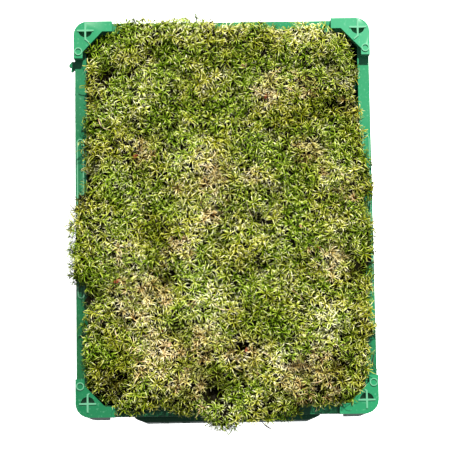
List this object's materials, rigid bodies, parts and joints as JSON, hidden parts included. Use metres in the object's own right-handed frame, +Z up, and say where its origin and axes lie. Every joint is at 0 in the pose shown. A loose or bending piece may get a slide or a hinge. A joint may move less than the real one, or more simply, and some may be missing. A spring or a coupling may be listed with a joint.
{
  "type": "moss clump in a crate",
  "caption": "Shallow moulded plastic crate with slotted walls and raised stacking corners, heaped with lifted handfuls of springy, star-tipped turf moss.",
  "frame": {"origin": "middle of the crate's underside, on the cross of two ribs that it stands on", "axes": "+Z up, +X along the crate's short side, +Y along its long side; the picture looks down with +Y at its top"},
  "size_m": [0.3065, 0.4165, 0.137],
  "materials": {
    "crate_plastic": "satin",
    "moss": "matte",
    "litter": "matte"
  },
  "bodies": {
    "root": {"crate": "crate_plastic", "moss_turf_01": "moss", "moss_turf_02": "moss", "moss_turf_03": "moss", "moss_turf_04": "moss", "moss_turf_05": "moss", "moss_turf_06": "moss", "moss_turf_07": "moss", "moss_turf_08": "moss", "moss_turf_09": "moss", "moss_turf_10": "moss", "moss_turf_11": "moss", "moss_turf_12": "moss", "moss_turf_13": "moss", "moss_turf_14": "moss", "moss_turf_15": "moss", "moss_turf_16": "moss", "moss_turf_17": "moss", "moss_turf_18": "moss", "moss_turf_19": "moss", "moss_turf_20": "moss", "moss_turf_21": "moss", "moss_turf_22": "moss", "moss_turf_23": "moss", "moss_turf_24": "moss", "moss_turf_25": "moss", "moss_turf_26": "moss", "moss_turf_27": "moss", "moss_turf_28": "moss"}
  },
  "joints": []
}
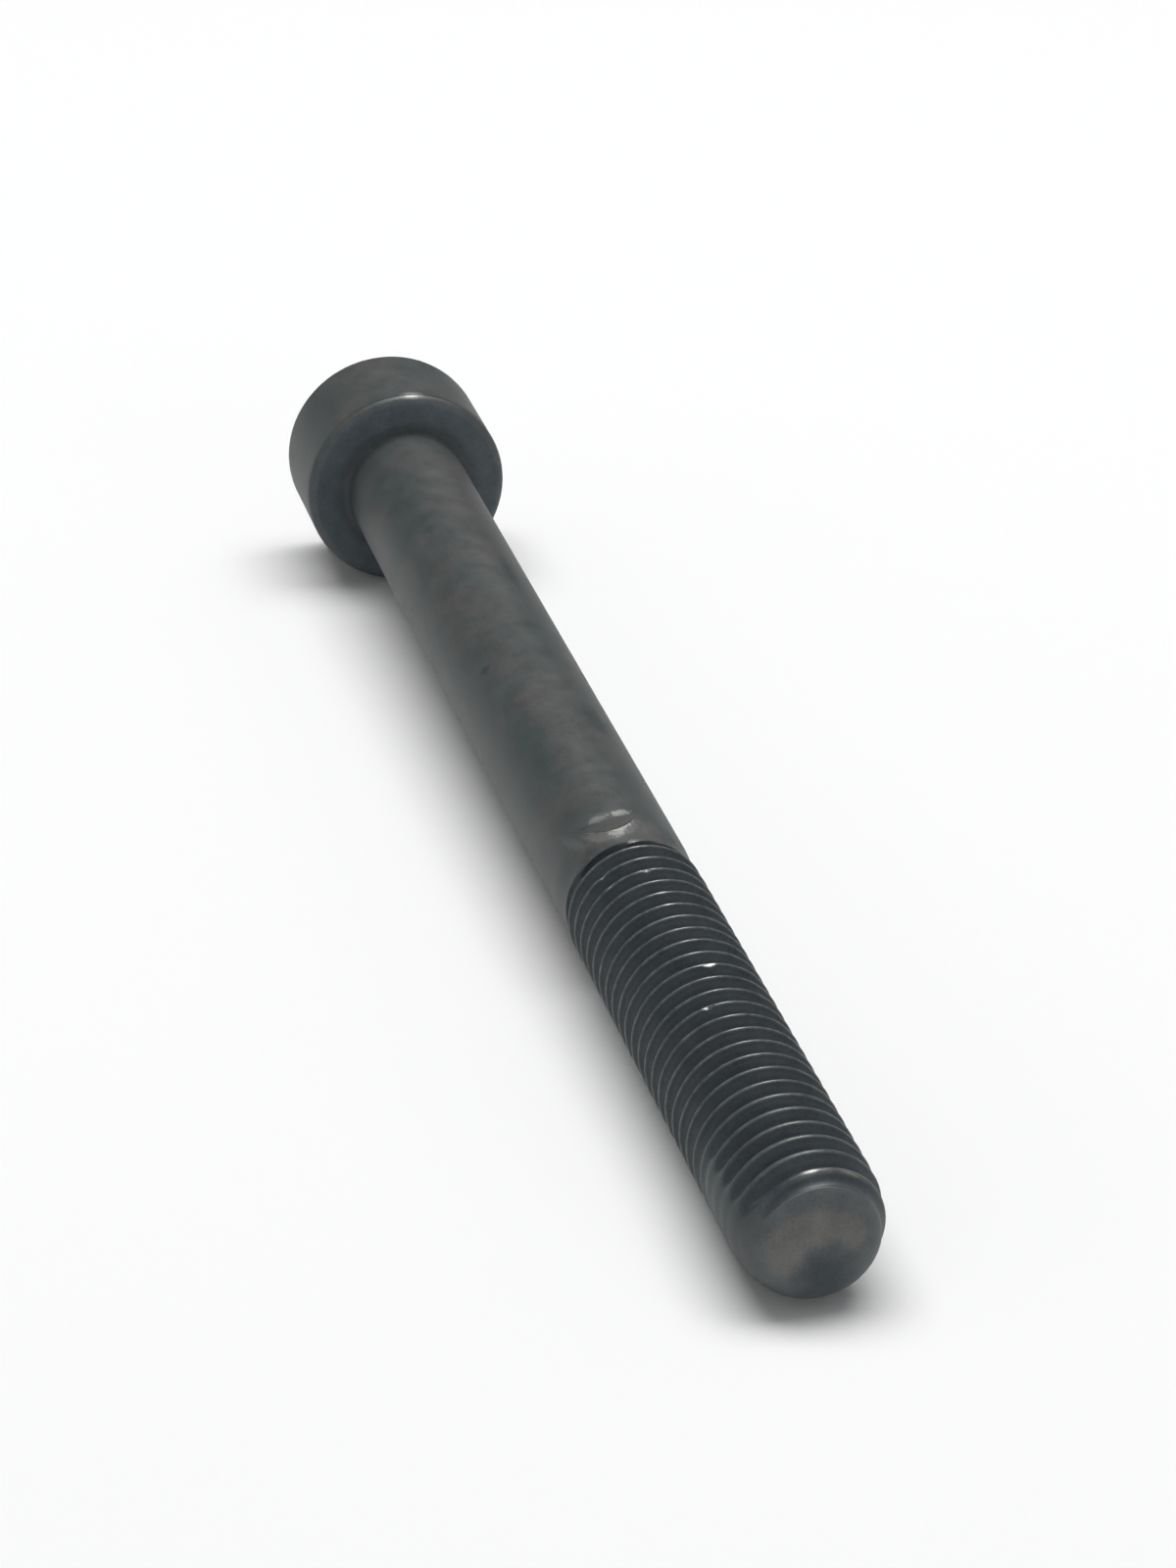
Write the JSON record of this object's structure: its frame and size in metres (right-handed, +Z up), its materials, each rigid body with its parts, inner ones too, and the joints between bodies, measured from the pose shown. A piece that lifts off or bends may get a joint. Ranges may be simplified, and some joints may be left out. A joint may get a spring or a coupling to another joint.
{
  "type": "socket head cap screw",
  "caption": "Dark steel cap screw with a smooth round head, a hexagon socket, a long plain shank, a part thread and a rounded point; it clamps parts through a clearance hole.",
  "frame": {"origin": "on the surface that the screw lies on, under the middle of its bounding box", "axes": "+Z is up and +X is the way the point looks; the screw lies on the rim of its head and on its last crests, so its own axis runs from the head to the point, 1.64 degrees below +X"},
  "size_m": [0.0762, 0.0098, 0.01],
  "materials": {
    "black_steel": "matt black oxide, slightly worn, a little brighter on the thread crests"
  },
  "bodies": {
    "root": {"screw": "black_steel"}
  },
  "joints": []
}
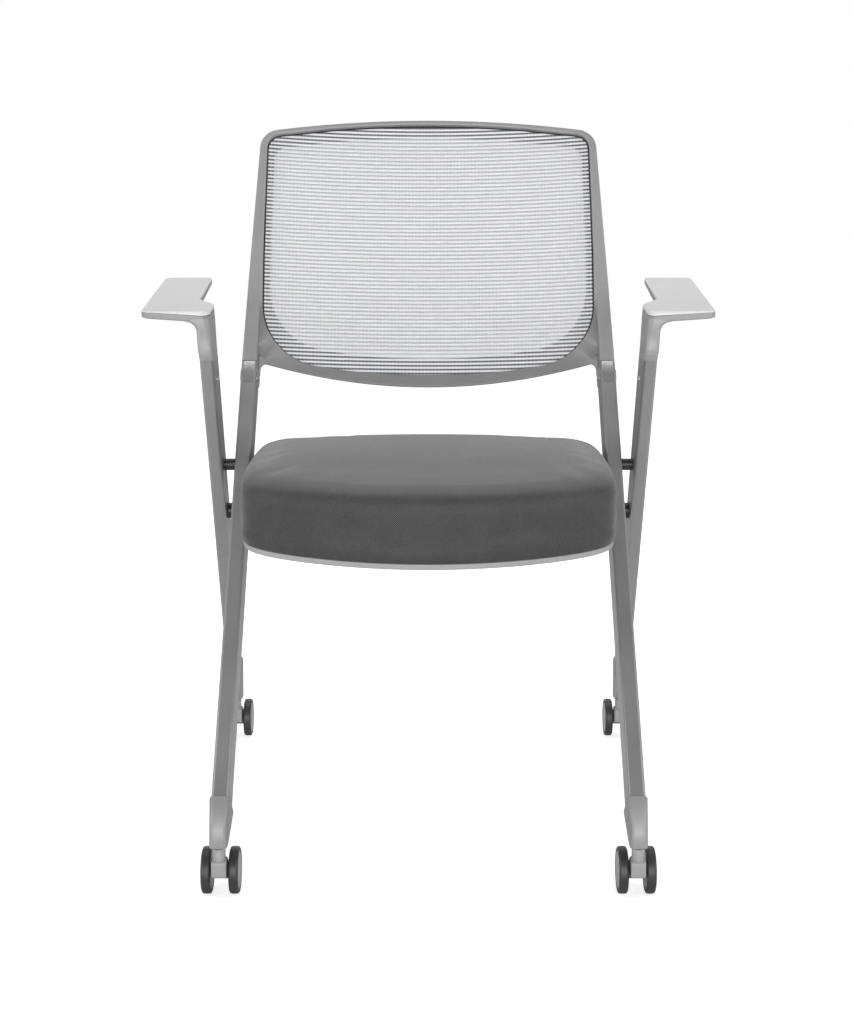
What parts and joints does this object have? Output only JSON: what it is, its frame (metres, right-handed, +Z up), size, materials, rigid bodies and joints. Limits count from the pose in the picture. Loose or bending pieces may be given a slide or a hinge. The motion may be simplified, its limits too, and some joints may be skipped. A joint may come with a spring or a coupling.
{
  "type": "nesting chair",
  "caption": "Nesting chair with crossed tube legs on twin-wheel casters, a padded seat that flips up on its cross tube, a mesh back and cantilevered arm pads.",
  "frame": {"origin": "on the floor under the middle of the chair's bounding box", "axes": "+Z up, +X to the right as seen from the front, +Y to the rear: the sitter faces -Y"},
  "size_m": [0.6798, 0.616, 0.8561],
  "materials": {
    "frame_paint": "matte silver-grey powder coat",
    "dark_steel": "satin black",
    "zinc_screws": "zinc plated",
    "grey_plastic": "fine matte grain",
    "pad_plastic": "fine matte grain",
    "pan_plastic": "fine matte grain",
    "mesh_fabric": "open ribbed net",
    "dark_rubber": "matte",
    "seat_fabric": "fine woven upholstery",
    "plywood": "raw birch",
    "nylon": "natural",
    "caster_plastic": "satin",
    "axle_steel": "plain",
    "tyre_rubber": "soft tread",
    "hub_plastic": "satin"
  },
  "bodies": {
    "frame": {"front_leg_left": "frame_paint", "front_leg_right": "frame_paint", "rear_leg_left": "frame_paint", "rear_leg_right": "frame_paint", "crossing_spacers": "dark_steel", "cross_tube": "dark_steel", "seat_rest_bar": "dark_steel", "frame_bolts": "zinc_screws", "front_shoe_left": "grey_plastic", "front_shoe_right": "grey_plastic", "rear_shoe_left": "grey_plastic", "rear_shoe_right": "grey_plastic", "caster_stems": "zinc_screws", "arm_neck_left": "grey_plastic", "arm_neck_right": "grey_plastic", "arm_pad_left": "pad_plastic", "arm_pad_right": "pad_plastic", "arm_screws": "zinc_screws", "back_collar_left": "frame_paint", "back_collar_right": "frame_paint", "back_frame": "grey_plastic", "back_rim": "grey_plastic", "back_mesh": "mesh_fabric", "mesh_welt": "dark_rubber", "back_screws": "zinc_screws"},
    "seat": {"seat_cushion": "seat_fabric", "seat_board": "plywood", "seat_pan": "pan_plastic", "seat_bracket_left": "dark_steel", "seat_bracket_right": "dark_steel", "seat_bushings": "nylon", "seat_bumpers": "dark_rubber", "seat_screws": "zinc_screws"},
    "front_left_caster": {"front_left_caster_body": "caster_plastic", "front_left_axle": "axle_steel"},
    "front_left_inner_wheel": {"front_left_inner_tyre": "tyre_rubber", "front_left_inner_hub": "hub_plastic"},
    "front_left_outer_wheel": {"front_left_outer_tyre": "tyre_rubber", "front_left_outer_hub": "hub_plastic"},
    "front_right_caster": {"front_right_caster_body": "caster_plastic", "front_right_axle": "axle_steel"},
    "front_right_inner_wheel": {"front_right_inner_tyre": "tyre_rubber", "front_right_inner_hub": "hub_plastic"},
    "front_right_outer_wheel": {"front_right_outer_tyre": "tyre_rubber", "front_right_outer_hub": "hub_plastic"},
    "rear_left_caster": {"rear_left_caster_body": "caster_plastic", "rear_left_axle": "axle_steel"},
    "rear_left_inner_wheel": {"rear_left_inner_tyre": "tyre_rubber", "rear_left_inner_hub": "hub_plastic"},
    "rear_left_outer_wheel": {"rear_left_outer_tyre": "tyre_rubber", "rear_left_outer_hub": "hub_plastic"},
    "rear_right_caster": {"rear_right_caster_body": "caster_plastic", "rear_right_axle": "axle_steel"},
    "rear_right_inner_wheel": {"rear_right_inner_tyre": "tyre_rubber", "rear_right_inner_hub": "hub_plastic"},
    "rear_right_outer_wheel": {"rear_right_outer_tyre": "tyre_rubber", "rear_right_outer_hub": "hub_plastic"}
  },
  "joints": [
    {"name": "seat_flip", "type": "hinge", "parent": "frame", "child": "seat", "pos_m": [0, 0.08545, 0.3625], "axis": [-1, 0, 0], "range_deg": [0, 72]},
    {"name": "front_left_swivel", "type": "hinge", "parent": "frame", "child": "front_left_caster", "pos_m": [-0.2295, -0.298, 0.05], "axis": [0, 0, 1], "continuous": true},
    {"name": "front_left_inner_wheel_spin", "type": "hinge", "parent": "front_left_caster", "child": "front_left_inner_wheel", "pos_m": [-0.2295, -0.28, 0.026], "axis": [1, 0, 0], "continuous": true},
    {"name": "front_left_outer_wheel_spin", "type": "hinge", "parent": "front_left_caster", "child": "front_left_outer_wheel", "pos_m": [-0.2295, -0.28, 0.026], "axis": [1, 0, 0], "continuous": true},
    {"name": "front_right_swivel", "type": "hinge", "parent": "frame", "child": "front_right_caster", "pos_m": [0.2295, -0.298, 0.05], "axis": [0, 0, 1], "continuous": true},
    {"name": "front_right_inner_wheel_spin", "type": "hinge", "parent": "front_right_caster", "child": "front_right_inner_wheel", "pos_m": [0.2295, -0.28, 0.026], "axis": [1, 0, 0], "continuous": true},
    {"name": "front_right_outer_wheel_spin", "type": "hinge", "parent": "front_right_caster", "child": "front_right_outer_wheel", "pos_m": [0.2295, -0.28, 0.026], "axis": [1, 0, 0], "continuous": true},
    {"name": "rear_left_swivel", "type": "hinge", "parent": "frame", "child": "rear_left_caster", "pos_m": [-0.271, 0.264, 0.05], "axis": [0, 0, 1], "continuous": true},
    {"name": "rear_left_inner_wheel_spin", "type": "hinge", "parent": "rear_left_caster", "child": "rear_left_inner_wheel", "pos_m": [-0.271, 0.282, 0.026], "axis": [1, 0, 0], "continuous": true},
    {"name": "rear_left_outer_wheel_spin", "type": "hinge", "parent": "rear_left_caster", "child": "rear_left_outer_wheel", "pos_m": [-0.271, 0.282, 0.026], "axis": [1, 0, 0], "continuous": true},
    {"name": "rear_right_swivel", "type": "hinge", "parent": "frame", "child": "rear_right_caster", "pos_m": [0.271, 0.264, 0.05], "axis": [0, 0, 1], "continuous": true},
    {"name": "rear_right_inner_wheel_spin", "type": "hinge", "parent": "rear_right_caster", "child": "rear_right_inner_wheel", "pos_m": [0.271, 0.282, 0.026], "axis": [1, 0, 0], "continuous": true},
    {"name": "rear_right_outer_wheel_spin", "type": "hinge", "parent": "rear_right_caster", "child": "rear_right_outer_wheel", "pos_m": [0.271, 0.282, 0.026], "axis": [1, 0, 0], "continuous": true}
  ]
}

_____

• What you are asked to do: Of the lines in the entries above, how many include "shown"? Only the number should be given.

• Task answer: 2